Драка стала неизбежной.

И она не замедлила начаться – в ночь с 27 на 28 января, официально же война была объявлена лишь через двое суток…

Макаров хотя и был полководцем морским – флотоводцем то есть, – а не мог не видеть слабых мест на суше, в русских позициях, в частности в Порт-Артуре. Порт-Артур был хорошо укреплен с моря – не подступиться: любое судно легко потопят тяжелые береговые батареи со стороны Ляодунского полуострова, а вот со стороны материка, с суши, она не была укреплена даже простыми окопами… Но строить оборонительную линию было уже поздно – надо было воевать.


Колчак думал, что в ближайшее время обязательно повидается с адмиралом Макаровым, покажет ему материалы о поисках пропавшей группы Толля, расскажет о находках, сделанных в том тяжелом августе, и вообще о северных экспедициях прошлого года, но судьба распорядилась так, что больше они не встретились. Никогда.

Порт-Артур начали серьезно осаждать с моря – корабли японской эскадры все чаще подходили к внешнему рейду – серые, источающие ощущение опасной силы, тяжело оседающие в воде. Отогнать их было сложно: после гибели «Варяга» и «Корейца» под Чемульпо,[76] после того, как были выведены из строя два броненосца и один крейсер в самом Порт-Артуре, после гибели «Стерегущего» соотношение сил изменилось в пользу Японии. Японский флот в результате оказался сильнее русского, поэтому Макаров очень тщательно планировал каждый выход в море – терять больше было нельзя ни одной плавучей единицы.
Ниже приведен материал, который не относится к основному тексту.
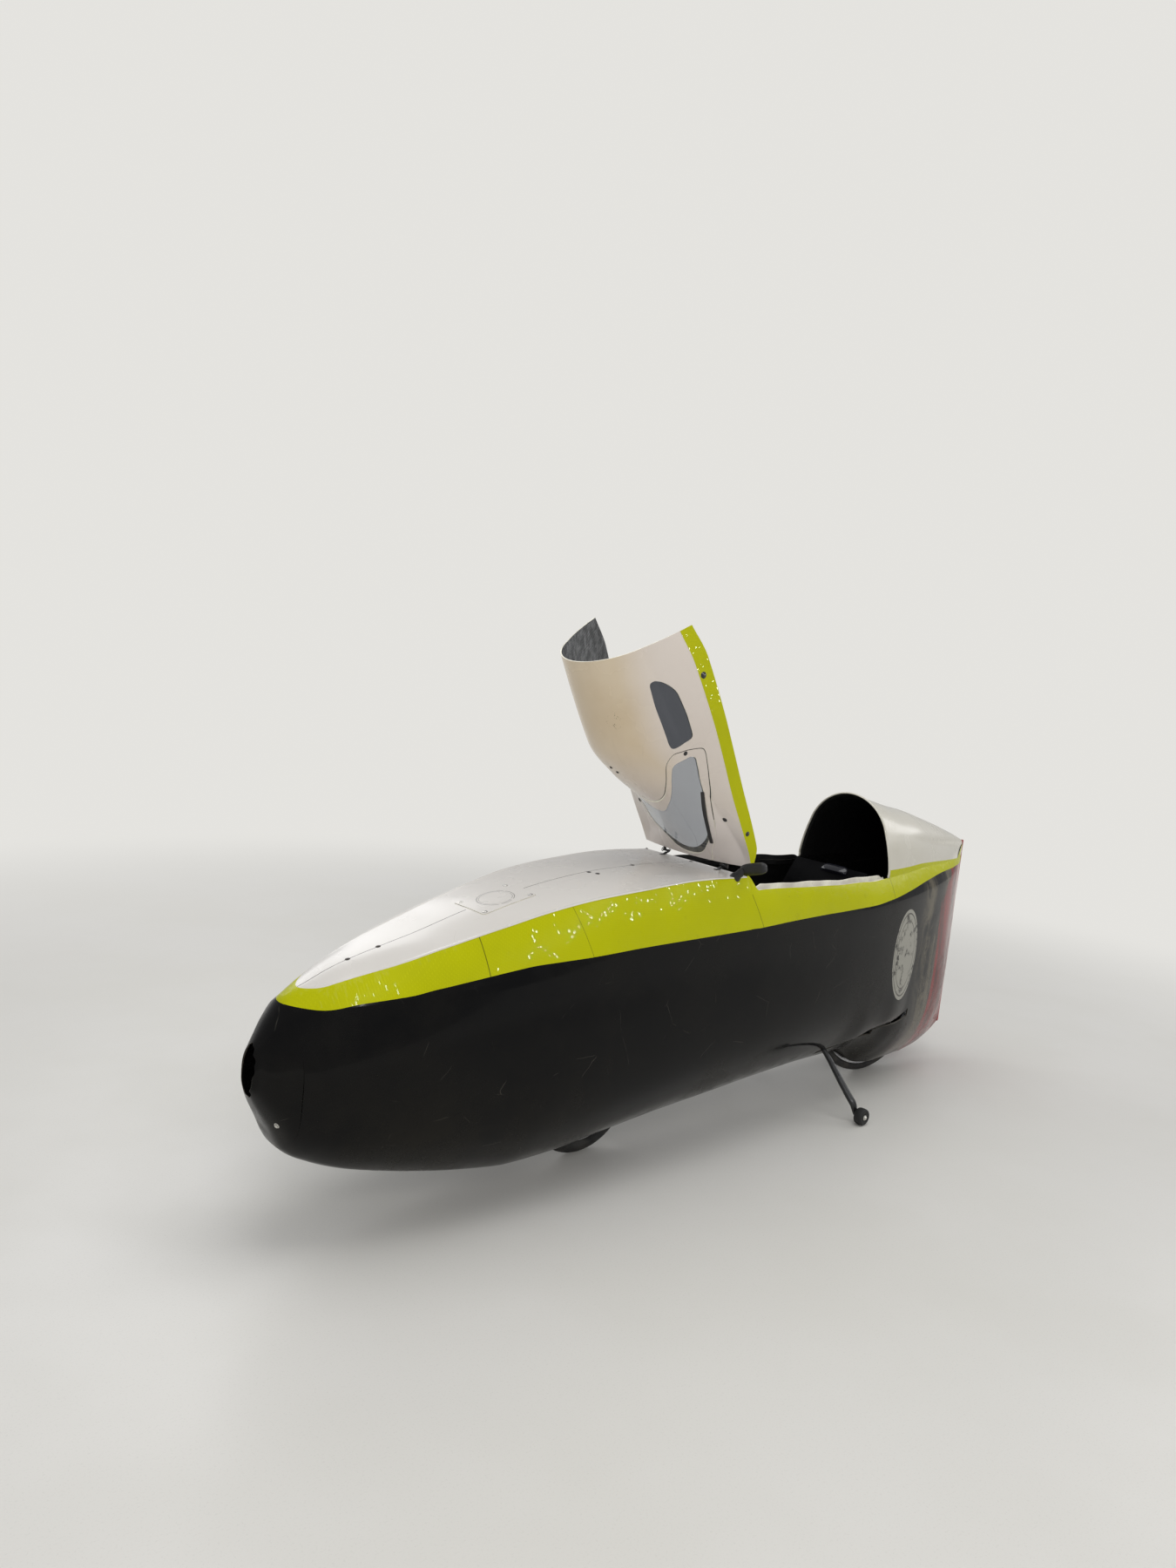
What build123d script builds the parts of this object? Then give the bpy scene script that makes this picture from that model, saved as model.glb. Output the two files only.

Вокруг японской эскадры все время вертелись какие-то странные суденышки – то ли катера, то ли минные заградители, то ли мелкие десантные транспорты – не понять, суденышки эти, случалось, будто озлобившиеся моськи, стаей направлялись в сторону Порт-Артура, проскакивали даже в гавань, на внутренний рейд – казалось, вот-вот вцепятся зубами в борт флагманского броненосца или «Новика»,[77] но в последний момент стая поспешно разворачивалась и уходила в море… Эти странные маневры, конечно же, имели свою цель.

Колчак, глядя на эту блошиную карусель, только головой качал: нужен был хороший капкан, чтобы разом прихлопнуть этих водяных вшей… Но капкана не было, и Колчак стискивал зубы, всасывал горький морской воздух, глотал, словно некую медицинскую микстуру, и думал о том, каково же Макарову, который видит все это?

Безмятежность моря, лунная ласковость здешних гор, кудрявость деревьев и розовый, пропитанный запахом мимозы воздух были обманчивы. Здесь, на востоке, вдали от дома, все было чужим – даже доброжелательные улыбки, приклеенные к лицам китайцев. Здесь все таило опасность, всякую мелочь надо было учитывать, ничего не выпускать из виду, и опасность эту Колчак ощущал кожей, кончиками пальцев, и морщился досадливо, словно прикоснулся к чему-то нехорошему, испачкался…

Дом, Россия, родные люди отсюда, из далекого далека, должны были бы восприниматься отстраненно, как нечто нереальное, хотя и желанное – неужели все это есть на самом деле, неужели существует? Так оно, собственно, и было, только сквозь эту отстраненность иногда прорывалась секущая, лютая тоска, и тогда Колчак запирался у себя в каюте, падал спиной на койку, заправленную клетчатым шерстяным пледом, и некоторое время лежал молча, заложив руки за голову и ловя глазами на потолке каюты водяные блики, проникающие сквозь иллюминатор.

Но потом тоска отпускала. Он вновь выходил из каюты, вглядывался в прозрачную голубизну гор, в сплющенную полоску берега и принимался за работу. Дел у всякого офицера на корабле, даже если ты не находишься на дежурстве, полным-полно – взглядом не окинуть. Когда Колчак дежурил, то никаких слабостей по отношению к себе не допускал, всякий приступ, даже легкий далекий позыв ревматизма безжалостно давил в себе.